Zwischenfrüchte können laut der Studie Schadstoffe aus Böden entfernen – ein Prozess, der als Phytosanierung bekannt ist.

Bildquelle: © UFZ

Metalle und Metalloide sind problematische Bodenbelastungen, da sie nicht abgebaut werden können und toxisch wirken. Besonders häufig treten dabei Schwermetalle wie Cadmium, Blei, Kupfer und Zink auf. Diese gelangen vor allem durch industrielle Emissionen, den Einsatz von Pestiziden und Düngemitteln sowie durch Klärschlämme oder Tiergülle in die Böden. Auch Altlasten aus Bergbau- und Industriegebieten tragen zur Belastung bei.
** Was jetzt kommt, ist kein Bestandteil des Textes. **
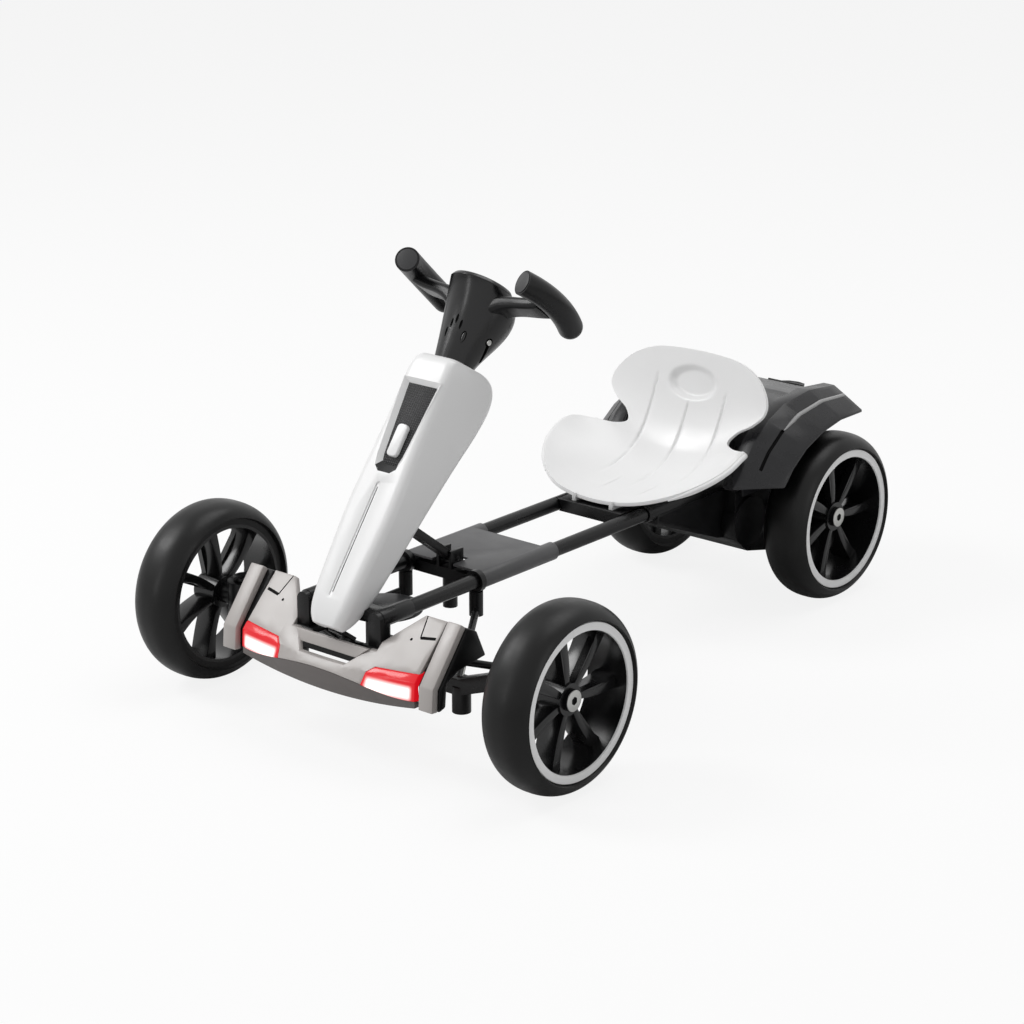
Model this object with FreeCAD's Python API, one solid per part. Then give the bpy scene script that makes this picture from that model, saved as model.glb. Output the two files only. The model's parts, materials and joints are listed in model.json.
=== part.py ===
# Kids electric go-kart, built as an assembly of separate pieces.
# Units are millimetres. Z is up, the kart drives towards -Y, +X is the driver's left.
# Each piece is drawn from a base point (front axle, rear axle, seat or steering head), so
# that it follows when the wheelbase, the tracks or the wheels change. At the end every
# piece moves by ORIGIN_SHIFT, which brings the origin under the middle of the outline.
import FreeCAD, Part
import math
import os

V = FreeCAD.Vector

# Overall layout
WHEELBASE = 646.6
FRONT_TRACK = 492.0
REAR_TRACK = 249.0
WHEEL_R = 100.0
TYRE_WIDTH = 64.0
FRONT = V(0, -WHEELBASE / 2, WHEEL_R)
REAR = V(0, WHEELBASE / 2, WHEEL_R)
SEAT_AHEAD = 223.3
SEAT = V(0, REAR.y - WHEEL_R - SEAT_AHEAD, WHEEL_R)

# Fits
RUNNING_GAP = 0.05
FIT_GAP = 0.3
SIDE_PLAY = 0.4

# Wheels
TYRE_HEIGHT = 23.0
BEAD_R = WHEEL_R - TYRE_HEIGHT
BEAD_HALF = TYRE_WIDTH / 2 - 7.0
CROWN_DROP = 28.0
CROWN_POWER = 2.4
CROWN_START = 24.0
CROWN_STEPS = 18
RIM_WALL = 3.5
HUB_R = 17.0
HUB_INNER = 18.0
HUB_OUTER = 12.0
SPOKE_COUNT = 7
SPOKE_ROOT = 7.0
SPOKE_TIP = 11.0
SPOKE_DEPTH = 8.0
SPOKE_FACE = 10.0
SPOKE_PHASE = -41.2
RING_INNER_R = BEAD_R - 3.0
RING_OUTER_R = BEAD_R + 6.0
RING_THICK = 1.6
RING_CHAMFER = 0.5
AXLE_R = 6.0
SHOULDER_R = 11.0
NUT_R = 11.5
NUT_THICK = 3.4

# Frame tubes and the fittings on them
TUBE_X = 50.0
TUBE_RISE = 50.0
TUBE_Z = WHEEL_R + TUBE_RISE
TUBE_R = 8.0
TUBE_WALL = 1.5
TUBE_FRONT = FRONT.y - 50.7
TUBE_REAR = REAR.y - 135.3
COLLAR_R = 9.5
COLLAR_FRONT = TUBE_FRONT - 9.0
COLLAR_REAR = FRONT.y - 7.7
COLLAR_STEP = 6.0
BLOCK_HALF = 8.5
BLOCK_DEPTH = 14.0
BLOCK_DROP = 28.0

# Foot plate
PLATE_FRONT = FRONT.y + 102.3
PLATE_REAR = PLATE_FRONT + 122.5
SHEET_REAR = PLATE_FRONT + 106.0
PLATE_ROLL_R = 10.0
PLATE_THICK = 2.5
EAR_SLOT = 30.0
EAR_SLOT_REACH = 25.0

# Front beam, kingpins and stays
BEAM_DROP = 21.0
BEAM_HALF_Y = 8.0
BEAM_HALF_Z = 9.0
KINGPIN_INSET = 51.0
KINGPIN_X = FRONT_TRACK / 2 - KINGPIN_INSET
BEAM_FLAT_X = KINGPIN_X - 77.0
KINGPIN_R = 5.0
KNUCKLE_R = 19.0
KNUCKLE_HALF = 22.0
CLEVIS_GAP = 0.6
CLEVIS_THICK = 4.0
CLEVIS_R = 13.0
YOKE_GAP = 1.2
BUSH_X = BEAM_FLAT_X - 3.0
BUSH_R = 10.0
BUSH_DROP = 20.0
STAY_Y = PLATE_FRONT - 3.5
SADDLE_WIDTH = 7.0
STAY_SLEEVE_R = 7.5
STAY_SLEEVE_DROP = 38.0
STAY_ROD_R = 4.0
STAY_FOOT_DROP = 15.0

# Steering head, shaft and linkage
HEAD_TILT = 36.3
TILT = math.radians(HEAD_TILT)
UP = V(0, math.sin(TILT), math.cos(TILT))
BACK = V(0, math.cos(TILT), -math.sin(TILT))
HEAD = FRONT + V(0, 170.8, 350.0)
HEAD_LENGTH = 100.0
HEAD_TOP_R = 35.0
# Rings between the head's top and foot: share of its length, radius, set back
HEAD_RINGS = ((0.25, 38.3, 12.3), (0.6, 30.5, 11.6))
HEAD_FOOT_R = 20.5
HEAD_FOOT_SHIFT = 7.0
HEAD_WALL = 3.0
HEAD_ROOM = 3.0
STEER_RANGE = 30.0
CAP_THICK = 5.0
CAP_TAPER = 3.0
SHAFT_R = 7.0
SHAFT_LENGTH = 404.0
PITMAN_LENGTH = 25.0
PITMAN_WIDTH = 14.0
PITMAN_THICK = 4.0
PITMAN_LIFT = 8.0
ARM_LENGTH = 38.0
ARM_THICK = 6.0
ARM_DROP = 14.0
TIE_R = 4.0
TIE_PIN_R = 3.0
TIE_PIN_ROOM = 4.0
TIE_EYE_R = 10.5
TIE_EYE_HEIGHT = 10.0
GRIP_R = 13.5
BRIDGE_DROP = 17.0

# Column shell
SHELL_TOP = HEAD + V(0, -95.0, -81.1)
DOWN = -UP
IN = BACK
SHELL_WALL = 2.6
SHELL_ROUND = 11.0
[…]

Pflanzen wie Sonnenblumen und bestimmte Kleearten nehmen diese Metalle über ihre Wurzeln auf und lagern sie in ihren Blättern ein. Die belastete Biomasse wird anschließend entfernt – eine effiziente Methode, um Böden zu reinigen. Beispielsweise zeigten Studien, dass Zwischenfrüchte wie Hafer und Ölrettich effektiv Kupferkonzentrationen in Weinbergsböden reduzieren können. Insbesondere Sonnenblumen können Metalle wie Cadmium aus dem Boden entfernen, während ihre Samen weiterhin geerntet werden können.

Besonders bemerkenswert ist auch die Fähigkeit einiger Pflanzen, Antibiotika und resistente Keime im Boden abzubauen. Durch spezielle Wurzelausscheidungen können Zwischenfrüchte Mikroben im Boden stimulieren, die Antibiotika schneller abbauen und gleichzeitig verhindern, dass resistente Bakterien Fuß fassen. Vor allem in Gebieten mit intensiver Tierhaltung, wo Antibiotika über Gülle in den Boden gelangen, könnte dies eine entscheidende Rolle spielen, um Gesundheitsrisiken zu minimieren. Allerdings weisen die Forscher darauf hin, dass bislang keine Pflanzen eindeutig identifiziert wurden, die effektiv genug Antibiotikaresistenzgene aus dem Boden entfernen. Auch hier spielen vermutlich die komplexen Wechselwirkungen zwischen Pflanzen und Bodenmikroben eine entscheidende Rolle.

Auch die zunehmende Verunreinigung durch Plastik stellt ein Problem dar. Erste Studien zeigen zwar, dass Pflanzen wie Miscanthus und Weiden in Kombination mit bestimmten Mikroorganismen Kunststoffoberflächen deutlich effektiver abbauen können als unbehandelte Böden. Dennoch konnten die Forschenden bisher keine Zwischenfrüchte identifizieren, die zur Sanierung von Plastikbelastungen effektiv genug beitragen. Hier sind weitere umfangreiche Studien notwendig, um geeignete Pflanzen zu finden.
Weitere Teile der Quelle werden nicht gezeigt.